The Moccasin Maker

by Emily Pauline Johnson


    The inducement to be sympathetic in writing a preface to a book like this is naturally very great. The authoress was of Indian blood, and lived the life of the Indian on the Iroquois Reserve with her chieftain father and her white mother for many years; and though she had white blood in her veins was insistently and determinedly Indian to the end. She had the full pride of the aboriginal pure blood, and she was possessed of a vital joy in the legends, history and language of the Indian race from which she came, crossed by good white stock. But though the inducement to be sympathetic in the case of so chivalrous a being who stood by the Indian blood rather than by the white blood in her is great, there is, happily, no necessity for generosity or magnanimity in the case of Pauline Johnson. She was not great, but her work in verse is sure and sincere; and it is alive with the true spirit of poetry. Her skill in mere technique is good, her handling of narrative is notable, and if there is no striking individuality—which might have been expected from her Indian origin—if she was [Page 5] often reminiscent in her manner, metre, form and expression, it only proves her a minor poet and not a Tennyson or a Browning. That she should have done what she did do, devotedly, with an astonishing charm and the delight of inspired labour, makes her life memorable, as it certainly made both life and work beautiful. The pain and suffering which attended the latter part of her life never found its way into her work save through increased sweetness and pensiveness. No shadow of death fell upon her pages. To the last the soul ruled the body to its will. Phenomenon Pauline Johnson was, though to call her a genius would be to place her among the immortals, and no one was more conscious of her limitations than herself. Therefore, it would do her memory poor service to give her a crown instead of a coronet.

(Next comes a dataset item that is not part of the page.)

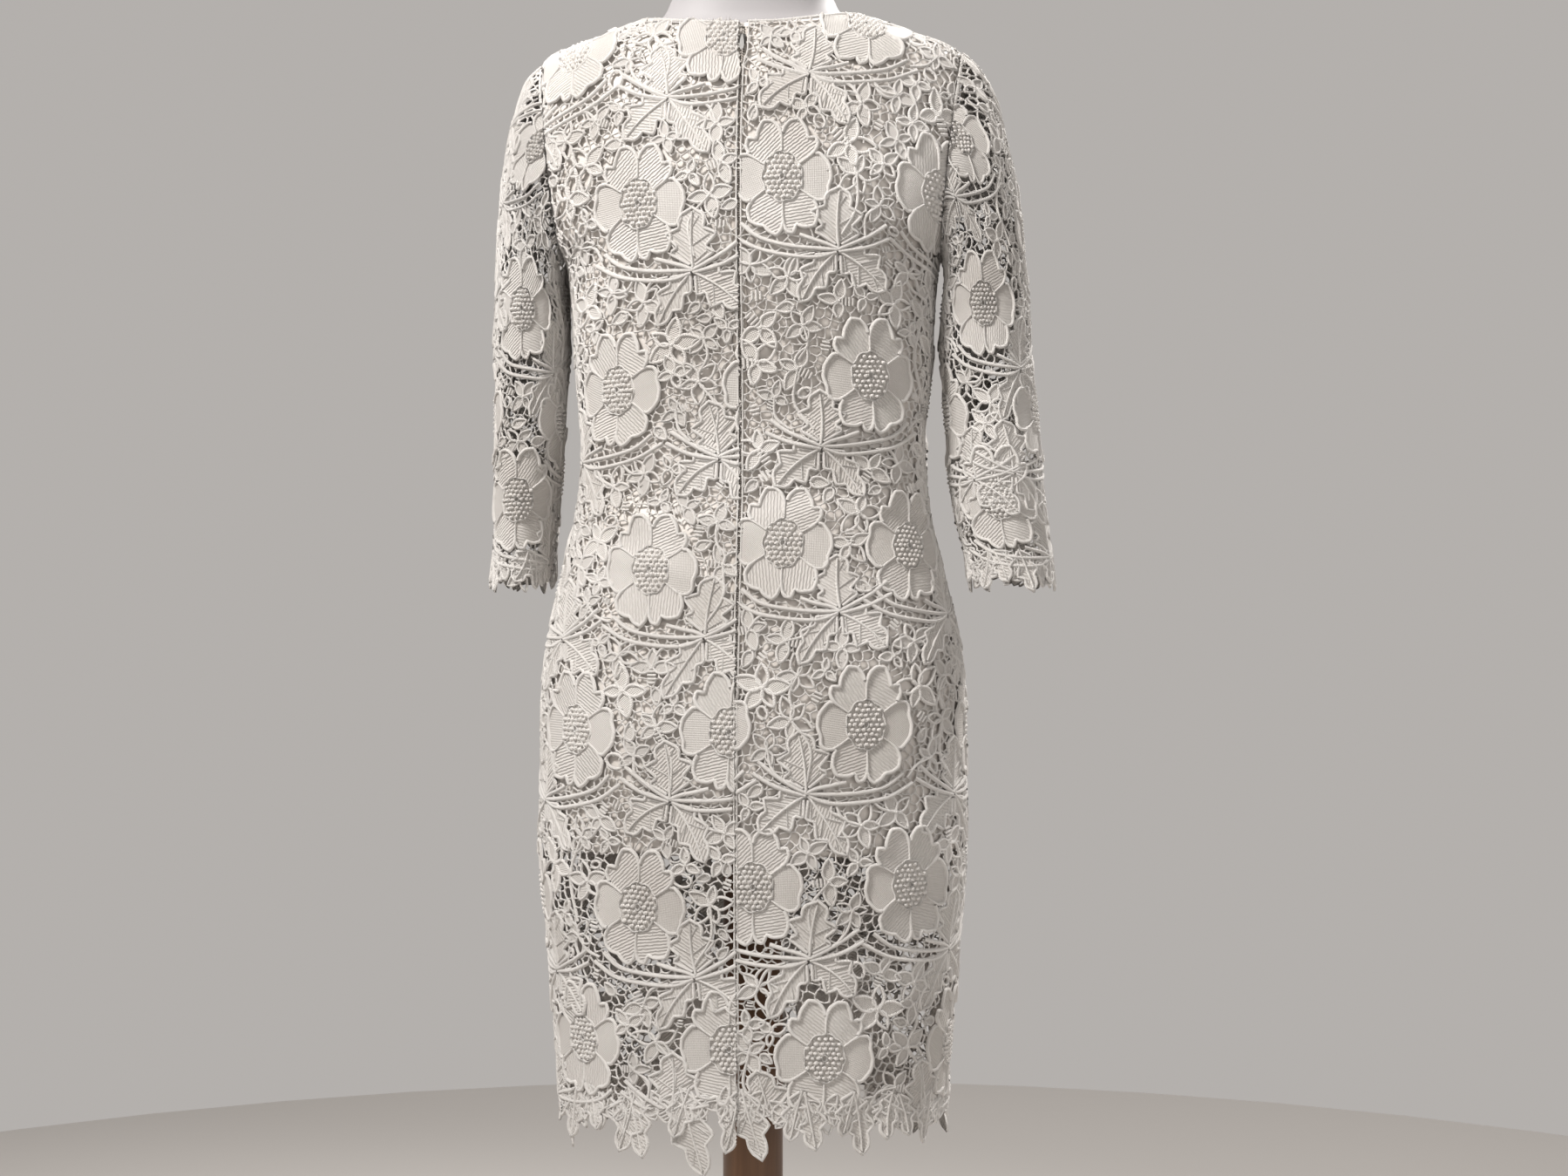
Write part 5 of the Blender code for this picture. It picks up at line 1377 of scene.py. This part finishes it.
def make_front_lace(material):
    """The front, cut in one."""
    edges = panel_edges(FRONT, HEM_Z, HEM_RISE_AT_BACK * 0.4, no_seam)
    loop, hem = whole_front(edges)
    place = body_placer(FRONT, 0, float(hem[:, 1].mean()) * MM, 4.1)
    panel = Panel("lace_whole_front", loop, place, 1, 23)
    random = panel.random
    grow(panel, flower_places(FRONT, "z_front", "front", True), dense_zone=pole_zone(hem))
    tips, x = [], loop[:, 0].min() + 12
    while x < loop[:, 0].max() - 8:
        tips.append((x, random.uniform(18, 46), random.uniform(20, 29), random.uniform(-18, 18)))
        x += random.uniform(20, 34)
    hem_leaves(panel, hem, tips)
    edge_cords(panel, edges, (1, -1))
    longer = lowered(loop, len(hem), HANGS_BELOW_HEM)
    panel_pieces(panel, longer, material, ["lace_front"])


# A cuff's hanging leaves: x on the flat pattern, and drop
CUFF_TIPS = [
    (-132, 7), (-104, 14), (-76, 9), (-50, 15), (-24, 8), (2, 14), (27, 9), (52, 16), (78, 8), (104, 14),
    (128, 8),
]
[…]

    Poet she was, lyric and singing and happy, bright-visioned, high-hearted, and with the Indian’s passionate love of nature thrilling in all she did, even when from hunting-grounds of poesy she brought back now and then a poor day’s capture. She was never without charm in her writing; indeed, mere charm was too often her undoing. She could not be impersonal enough, and therefore could not be great; but she could get very near to human sympathies, to domestic natures, to those who care for pleasant, happy things, to the lovers of the wild. [Page 6]
    This is what she has done in this book called “The Moccasin Maker.” Here is a good deal that is biographical and autobiographical in its nature; here is the story of her mother’s life told with rare graciousness and affection, in language which is never without eloquence; and even when the dialogue makes you feel that the real characters never talked as they do in this monograph, it is still unstilted and somehow really convincing. Touching to a degree is the first chapter, “My Mother,” and it, with all the rest of the book, makes one feel that Canadian literature would have been poorer, that something would have been missed from the story of Indian life if this volume had not been written. It is no argument against the book that Pauline Johnson had not learnt the art of short-story writing; she was a poetess, not a writer of fiction; but the incidents described in many of these chapters show that, had she chosen to write fiction instead of verse, and had begun at an early stage in her career to do so, she would have succeeded. Her style is always picturesque, she has a good sense of the salient incident that makes a story, she could give to it the touch of drama, and she is always interesting, even when there is discursiveness, occasional weakness, and when the picture is not well pulled together. The book had to be written; she knew it, and she did it. The book will be read, not for patriotic reasons, not from [Page 7] admiration of work achieved by one of the Indian race; but because it is intrinsically human, interesting and often compelling in narrative and event.
    May it be permitted to add one word of personal comment? I never saw Pauline Johnson in her own land, at her own hearthstone, but only in my house in London and at other houses in London, where she brought a breath of the wild; not because she dressed in Indian costume, but because its atmosphere was round her. The feeling of the wild looked out of her eyes, stirred in her gesture, moved in her footstep. I am glad to have known this rare creature who had the courage to be glad of her origin, without defiance, but with an unchanging, if unspoken, insistence. Her native land and the Empire should be glad of her for what she was and for what she stood; her native land and the Empire should be glad of her for the work, interesting, vivid and human, which she has done. It will preserve her memory. In an age growing sordid such fresh spirits as she should be welcomed for what they are, for what they do. This book by Pauline Johnson should be welcomed for what she was and for what it is.